Sabtu, 02 Februari 2013

Berdamai dengan Banjir


Berdamai dengan Banjir
Hajriyanto Y Thohari ;  Wakil Ketua MPR RI dan Ketua DPP Partai Golkar
SUARA KARYA, 01 Februari 2013

  
Meski APBD DKI 2013 sebesar Rp 49,9 triliun sudah disahkan, namun belasan triliun rupiah di antaranya dialokasikan untuk penanganan banjir. Masalahnya, hingga kini program jangka pendek seperti gerakan kebersihan lingkungan belum dicanangkan serta pengerukan sungai dan situ belum dilakukan. Gorong-gorong dan got-got pun masih pekat dengan lumpur, sementara sampah tetap berserakan di sana-sini.

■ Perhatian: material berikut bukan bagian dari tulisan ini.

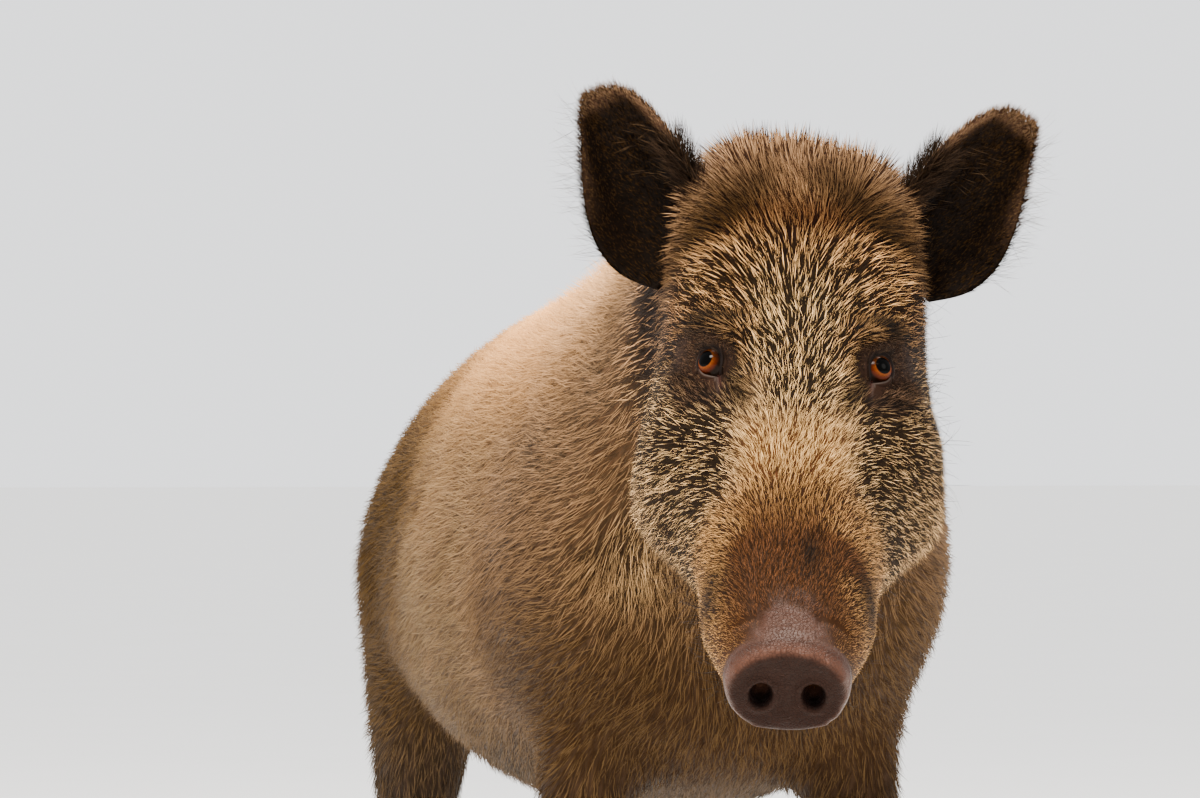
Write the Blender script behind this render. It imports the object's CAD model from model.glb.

Memang, kita harus beradaptasi dengan banjir. Bukankah sering kali kita mendengar ajaran dalam kearifan lokal (local wisdom) bahwa kita harus selalu mengembangkan kehidupan yang harmoni dengan manusia, alam, dan Tuhan?

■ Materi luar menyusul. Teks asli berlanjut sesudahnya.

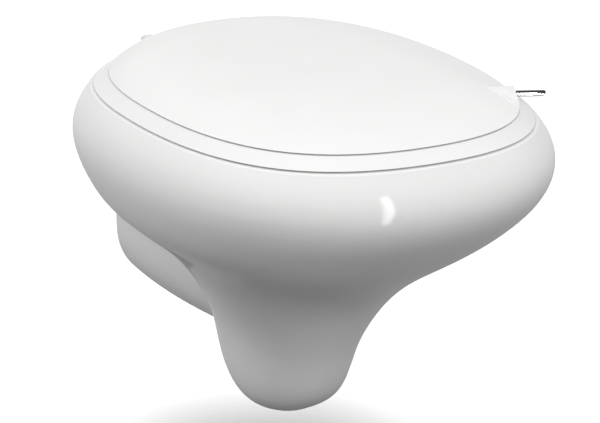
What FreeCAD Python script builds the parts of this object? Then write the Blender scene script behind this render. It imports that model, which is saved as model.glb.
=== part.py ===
import FreeCAD, Part
import Sketcher
import math
import os

# Wall hung toilet. Millimetres, +Z up, front towards -Y, wall plane at y = 0.
# The origin lies on the wall plane, midway between the two fixing studs.

doc = FreeCAD.newDocument("wall_hung_toilet")
sheet = doc.addObject("Spreadsheet::Sheet", "Sizes")

SIZES = [
    # ceramic pan: each section's drop below the one above it, its half width, its front and its back
    ("lip_level", 108.5), ("lip_half", 198.7), ("lip_front", -578.1), ("lip_back", -69.1),
    ("brow_drop", 12.5), ("brow_half", 209.4), ("brow_front", -585.7), ("brow_back", -63.7),
    ("belly_drop", 28), ("belly_half", 219.7), ("belly_front", -594.1), ("belly_back", -53.5),
    ("flank_drop", 38), ("flank_half", 212.4), ("flank_front", -574.7), ("flank_back", -68.2),
    ("under_drop", 30), ("under_half", 194.4), ("under_front", -541.2), ("under_back", -98.3),
    ("keel_drop", 38), ("keel_half", 150.4), ("keel_front", -488.4), ("keel_back", -131.7),
    ("throat_drop", 42), ("throat_half", 110.2), ("throat_front", -427.4), ("throat_back", -163.1),
    ("stem_drop", 45), ("stem_half", 82.9), ("stem_front", -387), ("stem_back", -178.5),
    ("shin_drop", 49), ("shin_half", 68.3), ("shin_front", -358.7), ("shin_back", -186.2),
    ("ankle_drop", 38.1), ("ankle_half", 59.2), ("ankle_front", -339.6), ("ankle_back", -208.9),
    ("sole_drop", 18.6), ("sole_half", 46.8), ("sole_front", -320.4), ("sole_back", -236.5),
    ("heel_drop", 12), ("heel_half", 25.2), ("heel_front", -299.3), ("heel_back", -259.5),
    ("lip_round", 3), ("widest_share", 0.552), ("round_fullness", 0.5523),
    ("nose_fullness", 0.693), ("tail_fullness", 0.647),
    ("ceramic_wall", 12), ("bowl_wall", 9), ("deck_thick", 38.5), ("cutter_past", 1),
    # neck that runs back to the wall, and the ears that the studs go through
    ("neck_wall_half", 80), ("neck_wall_bottom", -190),
    ("neck_mid_y", -105), ("neck_mid_half", 78), ("neck_mid_bottom", -189),
    ("neck_end_y", -218), ("neck_end_half", 54), ("neck_end_bottom", -184),
    ("neck_top", 72), ("neck_shoulder_level", 15), ("neck_corner_level", -116), ("neck_fullness", 0.6),
    ("ear_half", 119), ("ear_widest_level", 5), ("ear_top", 74), ("ear_foot_level", -95),
    ("ear_depth", 45), ("ear_blend", 0.4), ("stud_spacing", 180), ("stud_hole_radius", 7.6),
    # bowl, rim channel and mouth
    ("rim_thick", 14.5), ("channel_depth", 36), ("channel_half", 172), ("channel_front", -545),
    ("channel_back", -130), ("curtain_over", 2), ("curtain_wall", 8), ("shell_lap", 20),
    ("mouth_half", 140), ("mouth_front", -512), ("mouth_back", -168), ("mouth_round", 5),
    ("bowl_high_drop", 38), ("bowl_high_half", 151), ("bowl_high_front", -522), ("bowl_high_back", -152),
    ("bowl_mid_drop", 45), ("bowl_mid_half", 116), ("bowl_mid_front", -475), ("bowl_mid_back", -190),
    ("bowl_low_drop", 50), ("bowl_low_half", 72), ("bowl_low_front", -412), ("bowl_low_back", -240),
    ("sump_drop", 43), ("sump_half", 38), ("sump_front", -356), ("sump_back", -280),
    # trap passage, outlet and inlet
    ("trap_radius", 31), ("trap_wall", 7), ("trap_bend", 40), ("trap_lap", 18), ("trap_leg", 27),
    ("trap_rise", 73), ("outlet_level", -100), ("outlet_radius", 51), ("outlet_bore_radius", 42),
    ("outlet_inset", 8), ("outlet_length", 76),
    ("inlet_level", 35), ("inlet_radius", 27.5), ("inlet_wall", 8), ("inlet_depth", 46),
    ("duct_radius", 17), ("duct_rise", 40), ("duct_reach", 92), ("duct_lap", 4), ("duct_lift", 2),
    ("duct_short", 14),
    # seat ring
    ("seat_gap", 2), ("seat_half", 196.2), ("seat_front", -575.1), ("seat_back", -71.6),
    ("seat_rise", 9.9), ("band_width", 14.6),
    ("hole_half", 118), ("hole_front", -497), ("hole_back", -186), ("hole_round", 4),
    # lid
    ("lid_gap", 1.6), ("lid_step", 0.6), ("lid_rise", 18.9), ("lid_shell", 4),
    ("lid_crown_shift", 155.8), ("lid_curve", 4.9),
    # hinge axis and its parts
    ("axis_behind", 5.5), ("axis_rise", 3.5), ("knuckle_radius", 7.5), ("axle_radius", 3),
    ("axle_clearance", 0.08), ("liner_radius", 5.4), ("liner_clearance", 0.05),
    ("hinge_middle", 66), ("post_width", 9), ("post_gap", 0.5), ("knuckle_width", 18.5),
    ("knuckle_gap", 0.8), ("seat_arm_thick", 7), ("arm_reach", 34), ("knuckle_relief", 0.8),
    ("arm_lap", 14), ("arm_thick", 9), ("arm_gap", 2.2), ("arm_bulge", 1.5),
    ("bolt_beside_post", 11.5), ("plate_length", 42), ("plate_width", 26), ("plate_thick", 3.5),
    ("plate_end_flat", 1), ("hinge_rise", 17), ("notch_margin", 0.5),
    ("gasket_thick", 1), ("gasket_margin", 2), ("bolt_radius", 2.95), ("bolt_hole_radius", 3.3),
    ("bolt_head_radius", 5), ("bolt_head_height", 3.2), ("bolt_length", 31),
    ("key_radius", 2.5), ("key_depth", 2),
    ("washer_radius", 5.6), ("washer_thick", 1), ("sleeve_radius", 5.4), ("sleeve_length", 17),
    ("sleeve_hole_radius", 5.5), ("sleeve_hole_depth", 36), ("cone_height", 7), ("cone_radius", 4.2),
    # wall fixings
    ("liner_wall", 0.9), ("stud_liner_play", 0.1), ("stud_washer_radius", 14),
    ("stud_washer_thick", 2.5), ("nut_flats", 18), ("nut_height", 10), ("nut_bore_radius", 6.1),
    ("spanner_room", 1.5), ("seal_length", 24), ("seal_inset", 2), ("seal_bore_radius", 22.5),
    ("seal_clearance", 0.05),
    # buffers
    ("buffer_radius", 8), ("buffer_pocket", 3), ("buffer_gap", 0.3),
    ("buffer_front_y", -420), ("buffer_rear_y", -215),
    ("cushion_radius", 5), ("cushion_boss_radius", 8), ("cushion_pocket", 2), ("cushion_lift", 0.5),
    # lift pin and the flat boss it stands on: shares run along the lid's front curve from its widest
    ("boss_rear_share", 0.335), ("boss_front_share", 0.45), ("boss_length", 26.5),
    ("boss_rear_high", 9), ("boss_front_high", 3.2), ("boss_inner_high", 7.5),
    ("pin_share", 0.3), ("pin_lift", 4), ("pin_radius", 3.2), ("pin_length", 30.5),
    ("pin_tip_chamfer", 1), ("pin_stem_radius", 1.6), ("pin_stem_length", 12),
    ("insert_radius", 2.8), ("insert_length", 9),
]
for row, (alias, value) in enumerate(SIZES, start=1):
    sheet.set("A%d" % row, alias)
    sheet.set("B%d" % row, str(value))
    sheet.setAlias("B%d" % row, alias)
doc.recompute()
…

Banjir di Jakarta harus dipandang sebagai fenomena alam. Meskipun banjir ini terjadi akibat rusaknya alam dan lingkungan akibat tangan-tangan manusia, namun banjir nyatanya sudah menjadi fakta alam di Jakarta. Maka, kita harus mulai hidup penuh harmoni dengan banjir. Sudah saatnya kita berdamai dengan banjir dan alam.
Mengapa demikian? Ya, karena nyatanya kita belum mampu mengatasi--apalagi menghentikan--banjir di Jakarta. Sudah berapa gubernur silih berganti mengurus Jakarta dengan segala konsep, rencana, dan janji-janji untuk mengatasinya, baik jangka pendek maupun jangka panjang, tetapi kenyataannya banjir tetap terjadi dengan tingkat keparahan kian meningkat.
Kita tidak perlu saling menyalahkan. Kita tidak perlu berapologi bahwa banjir Jakarta adalah "banjir kiriman". Maka, satu-satunya jalan yang tersisa adalah menyerah dan kemudian berdamai dengan banjir. Banjir di Jakarta itu sudah sama seperti musim dingin ekstrem dan menggigit di Eropa. Tidak ada jalan untuk mengatasi cuaca dingin ekstrem di Barat, kecuali berdamai dengan dingin: mengenakan pakaian tebal (overcoat), makan makanan bergizi, tinggal di rumah berpelindung, menciptakan alat penghangat ruangan, menggunakan moda transportasi yang kedap dingin, dan seterusnya.
Demikian juga dengan kita dan banjir. Banjir sudah menjadi fenomena alam, dan faktor-faktornya terlalu kompleks. Ada faktor alamiah, ada banyak pula karena tangan manusia. Semuanya berakumulasi menjadi satu. Tetapi, apa pun faktor penyebabnya, banjir sudah menjadi kenyataan rutin, periodik, dan pasti terjadi dengan tingkat keparahan makin memburuk dari tahun ke tahun.
Kini, kita memang harus mulai berdamai dengan banjir. Kita harus beradaptasi, bersahabat, dan hidup berdampingan dengan banjir, persis seperti orang Barat menyesuaikan diri dan berdamai dengan musim dingin! Rumah dan bangunan-bangunan di Jakarta harus dibuat tinggi-tinggi, mungkin harus seperti rumah-rumah kolong. Demikian juga dengan moda kendaraan juga harus dibuat tinggi, misalnya roda mobil mesti setinggi 3-4 meter. Jalan-jalan juga harus dibuat tinggi-tinggi atau bertingkat. Biarlah tingkat dasar di atas tanah dihuni oleh air banjir. Kita harus mulai hidup di atas air. Mungkin mirip kota Vinisia (Venice): moda transportasi juga perlu disesuaikan dengan kota air, kota banjir. Untuk berjalan di musim banjir, kita mungkin memerlukan alat semacam egrang.
Banjir adalah kawan kita, sahabat kita, dan saudara kita. Banjir adalah tetangga kita, tetangga dekat kita. Kita harus saling menyapa dan saling bertoleransi dengan banjir. Ayo, kita warga Jakarta, mulai berdamailah dengan banjir. Semoga.